TASK GOAL: Print out each entry below exactly, please.

(Raw records)
^^^^^^^^^^^^^^^^

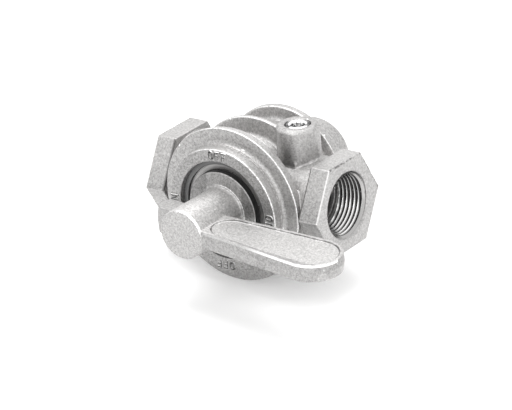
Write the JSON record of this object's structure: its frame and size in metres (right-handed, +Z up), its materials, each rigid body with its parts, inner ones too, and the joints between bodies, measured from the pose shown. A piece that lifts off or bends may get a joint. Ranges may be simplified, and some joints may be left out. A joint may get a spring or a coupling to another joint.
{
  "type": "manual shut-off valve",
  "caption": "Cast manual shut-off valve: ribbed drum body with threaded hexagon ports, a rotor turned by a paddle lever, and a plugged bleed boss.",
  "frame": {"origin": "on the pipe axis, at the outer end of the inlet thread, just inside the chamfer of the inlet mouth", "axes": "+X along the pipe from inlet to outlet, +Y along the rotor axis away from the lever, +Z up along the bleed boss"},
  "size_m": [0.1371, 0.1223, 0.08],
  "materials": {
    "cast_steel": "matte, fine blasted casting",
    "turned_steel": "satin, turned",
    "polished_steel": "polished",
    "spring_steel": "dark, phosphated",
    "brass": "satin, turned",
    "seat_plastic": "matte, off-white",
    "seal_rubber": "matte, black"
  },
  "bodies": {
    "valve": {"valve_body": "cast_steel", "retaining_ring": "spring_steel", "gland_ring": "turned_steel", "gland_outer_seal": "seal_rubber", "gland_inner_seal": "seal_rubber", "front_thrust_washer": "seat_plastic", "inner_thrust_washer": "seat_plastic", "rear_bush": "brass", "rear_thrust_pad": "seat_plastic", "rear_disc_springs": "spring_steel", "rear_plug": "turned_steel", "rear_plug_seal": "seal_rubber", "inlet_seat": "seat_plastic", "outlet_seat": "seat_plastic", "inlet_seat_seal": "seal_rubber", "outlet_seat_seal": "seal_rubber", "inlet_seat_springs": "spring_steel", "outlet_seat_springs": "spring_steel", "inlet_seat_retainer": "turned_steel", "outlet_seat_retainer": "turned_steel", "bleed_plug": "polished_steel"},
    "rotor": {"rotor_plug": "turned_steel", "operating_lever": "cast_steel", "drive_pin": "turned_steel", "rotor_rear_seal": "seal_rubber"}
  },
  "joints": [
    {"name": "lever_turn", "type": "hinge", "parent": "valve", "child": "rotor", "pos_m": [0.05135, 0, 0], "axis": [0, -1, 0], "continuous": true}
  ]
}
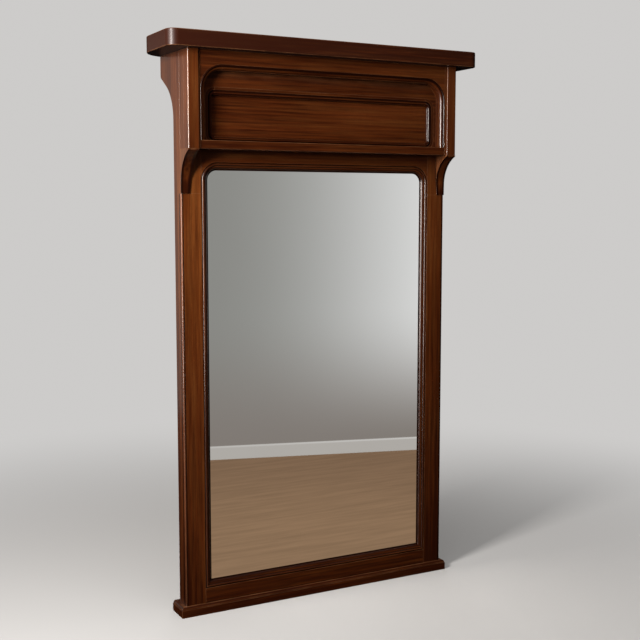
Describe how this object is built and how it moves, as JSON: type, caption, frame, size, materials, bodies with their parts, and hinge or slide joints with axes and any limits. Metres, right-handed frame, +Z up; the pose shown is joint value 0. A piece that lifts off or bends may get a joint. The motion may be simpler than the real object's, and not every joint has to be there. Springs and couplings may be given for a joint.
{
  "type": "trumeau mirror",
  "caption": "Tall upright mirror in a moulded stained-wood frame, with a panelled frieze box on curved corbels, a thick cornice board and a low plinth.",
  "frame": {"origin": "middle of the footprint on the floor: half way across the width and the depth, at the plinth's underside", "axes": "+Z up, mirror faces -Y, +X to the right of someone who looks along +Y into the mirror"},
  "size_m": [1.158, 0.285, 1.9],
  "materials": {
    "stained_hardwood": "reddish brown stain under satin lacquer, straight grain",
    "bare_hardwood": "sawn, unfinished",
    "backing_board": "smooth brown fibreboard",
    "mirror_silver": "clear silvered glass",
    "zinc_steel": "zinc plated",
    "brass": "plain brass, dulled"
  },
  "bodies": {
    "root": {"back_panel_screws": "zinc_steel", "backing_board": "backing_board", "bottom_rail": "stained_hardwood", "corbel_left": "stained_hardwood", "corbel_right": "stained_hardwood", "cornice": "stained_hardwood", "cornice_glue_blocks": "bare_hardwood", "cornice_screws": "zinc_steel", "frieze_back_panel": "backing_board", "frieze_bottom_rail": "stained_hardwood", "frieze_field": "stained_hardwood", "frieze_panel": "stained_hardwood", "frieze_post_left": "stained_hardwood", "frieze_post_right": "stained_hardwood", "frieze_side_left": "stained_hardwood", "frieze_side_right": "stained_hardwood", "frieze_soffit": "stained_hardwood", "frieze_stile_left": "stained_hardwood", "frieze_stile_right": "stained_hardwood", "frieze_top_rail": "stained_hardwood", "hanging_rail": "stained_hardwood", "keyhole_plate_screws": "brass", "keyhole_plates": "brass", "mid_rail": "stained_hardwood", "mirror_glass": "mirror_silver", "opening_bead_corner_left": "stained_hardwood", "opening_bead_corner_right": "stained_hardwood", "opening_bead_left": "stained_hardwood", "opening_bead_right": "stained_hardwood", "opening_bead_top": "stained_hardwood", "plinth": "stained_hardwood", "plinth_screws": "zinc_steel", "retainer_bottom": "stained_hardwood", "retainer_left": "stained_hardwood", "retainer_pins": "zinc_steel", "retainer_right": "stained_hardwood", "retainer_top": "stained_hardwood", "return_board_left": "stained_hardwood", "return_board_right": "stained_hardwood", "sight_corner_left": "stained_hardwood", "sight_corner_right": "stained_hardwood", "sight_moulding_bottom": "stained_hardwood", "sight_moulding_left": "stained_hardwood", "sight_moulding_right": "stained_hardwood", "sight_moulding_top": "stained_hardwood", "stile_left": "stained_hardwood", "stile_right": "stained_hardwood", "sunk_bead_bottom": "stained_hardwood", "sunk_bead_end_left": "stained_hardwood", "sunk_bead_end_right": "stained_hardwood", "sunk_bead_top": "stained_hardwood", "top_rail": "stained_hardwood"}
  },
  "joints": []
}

^^^^^^^^^^^^^^^^

REPLY TO THE TASK:
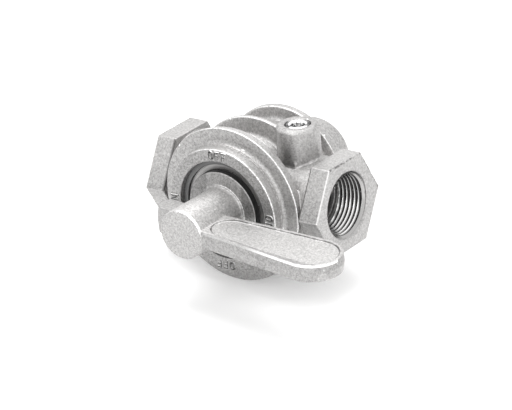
Write the JSON record of this object's structure: its frame and size in metres (right-handed, +Z up), its materials, each rigid body with its parts, inner ones too, and the joints between bodies, measured from the pose shown. A piece that lifts off or bends may get a joint. Ranges may be simplified, and some joints may be left out. A joint may get a spring or a coupling to another joint.
{
  "type": "manual shut-off valve",
  "caption": "Cast manual shut-off valve: ribbed drum body with threaded hexagon ports, a rotor turned by a paddle lever, and a plugged bleed boss.",
  "frame": {"origin": "on the pipe axis, at the outer end of the inlet thread, just inside the chamfer of the inlet mouth", "axes": "+X along the pipe from inlet to outlet, +Y along the rotor axis away from the lever, +Z up along the bleed boss"},
  "size_m": [0.1371, 0.1223, 0.08],
  "materials": {
    "cast_steel": "matte, fine blasted casting",
    "turned_steel": "satin, turned",
    "polished_steel": "polished",
    "spring_steel": "dark, phosphated",
    "brass": "satin, turned",
    "seat_plastic": "matte, off-white",
    "seal_rubber": "matte, black"
  },
  "bodies": {
    "valve": {"valve_body": "cast_steel", "retaining_ring": "spring_steel", "gland_ring": "turned_steel", "gland_outer_seal": "seal_rubber", "gland_inner_seal": "seal_rubber", "front_thrust_washer": "seat_plastic", "inner_thrust_washer": "seat_plastic", "rear_bush": "brass", "rear_thrust_pad": "seat_plastic", "rear_disc_springs": "spring_steel", "rear_plug": "turned_steel", "rear_plug_seal": "seal_rubber", "inlet_seat": "seat_plastic", "outlet_seat": "seat_plastic", "inlet_seat_seal": "seal_rubber", "outlet_seat_seal": "seal_rubber", "inlet_seat_springs": "spring_steel", "outlet_seat_springs": "spring_steel", "inlet_seat_retainer": "turned_steel", "outlet_seat_retainer": "turned_steel", "bleed_plug": "polished_steel"},
    "rotor": {"rotor_plug": "turned_steel", "operating_lever": "cast_steel", "drive_pin": "turned_steel", "rotor_rear_seal": "seal_rubber"}
  },
  "joints": [
    {"name": "lever_turn", "type": "hinge", "parent": "valve", "child": "rotor", "pos_m": [0.05135, 0, 0], "axis": [0, -1, 0], "continuous": true}
  ]
}
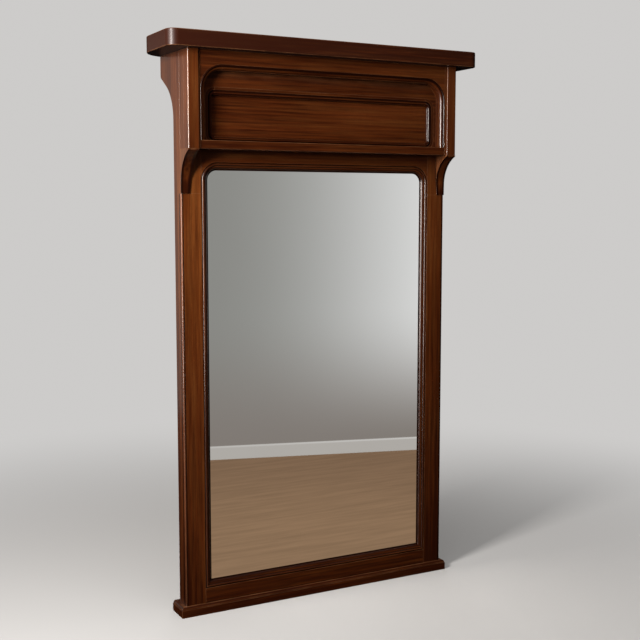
Describe how this object is built and how it moves, as JSON: type, caption, frame, size, materials, bodies with their parts, and hinge or slide joints with axes and any limits. Metres, right-handed frame, +Z up; the pose shown is joint value 0. A piece that lifts off or bends may get a joint. The motion may be simpler than the real object's, and not every joint has to be there. Springs and couplings may be given for a joint.
{
  "type": "trumeau mirror",
  "caption": "Tall upright mirror in a moulded stained-wood frame, with a panelled frieze box on curved corbels, a thick cornice board and a low plinth.",
  "frame": {"origin": "middle of the footprint on the floor: half way across the width and the depth, at the plinth's underside", "axes": "+Z up, mirror faces -Y, +X to the right of someone who looks along +Y into the mirror"},
  "size_m": [1.158, 0.285, 1.9],
  "materials": {
    "stained_hardwood": "reddish brown stain under satin lacquer, straight grain",
    "bare_hardwood": "sawn, unfinished",
    "backing_board": "smooth brown fibreboard",
    "mirror_silver": "clear silvered glass",
    "zinc_steel": "zinc plated",
    "brass": "plain brass, dulled"
  },
  "bodies": {
    "root": {"back_panel_screws": "zinc_steel", "backing_board": "backing_board", "bottom_rail": "stained_hardwood", "corbel_left": "stained_hardwood", "corbel_right": "stained_hardwood", "cornice": "stained_hardwood", "cornice_glue_blocks": "bare_hardwood", "cornice_screws": "zinc_steel", "frieze_back_panel": "backing_board", "frieze_bottom_rail": "stained_hardwood", "frieze_field": "stained_hardwood", "frieze_panel": "stained_hardwood", "frieze_post_left": "stained_hardwood", "frieze_post_right": "stained_hardwood", "frieze_side_left": "stained_hardwood", "frieze_side_right": "stained_hardwood", "frieze_soffit": "stained_hardwood", "frieze_stile_left": "stained_hardwood", "frieze_stile_right": "stained_hardwood", "frieze_top_rail": "stained_hardwood", "hanging_rail": "stained_hardwood", "keyhole_plate_screws": "brass", "keyhole_plates": "brass", "mid_rail": "stained_hardwood", "mirror_glass": "mirror_silver", "opening_bead_corner_left": "stained_hardwood", "opening_bead_corner_right": "stained_hardwood", "opening_bead_left": "stained_hardwood", "opening_bead_right": "stained_hardwood", "opening_bead_top": "stained_hardwood", "plinth": "stained_hardwood", "plinth_screws": "zinc_steel", "retainer_bottom": "stained_hardwood", "retainer_left": "stained_hardwood", "retainer_pins": "zinc_steel", "retainer_right": "stained_hardwood", "retainer_top": "stained_hardwood", "return_board_left": "stained_hardwood", "return_board_right": "stained_hardwood", "sight_corner_left": "stained_hardwood", "sight_corner_right": "stained_hardwood", "sight_moulding_bottom": "stained_hardwood", "sight_moulding_left": "stained_hardwood", "sight_moulding_right": "stained_hardwood", "sight_moulding_top": "stained_hardwood", "stile_left": "stained_hardwood", "stile_right": "stained_hardwood", "sunk_bead_bottom": "stained_hardwood", "sunk_bead_end_left": "stained_hardwood", "sunk_bead_end_right": "stained_hardwood", "sunk_bead_top": "stained_hardwood", "top_rail": "stained_hardwood"}
  },
  "joints": []
}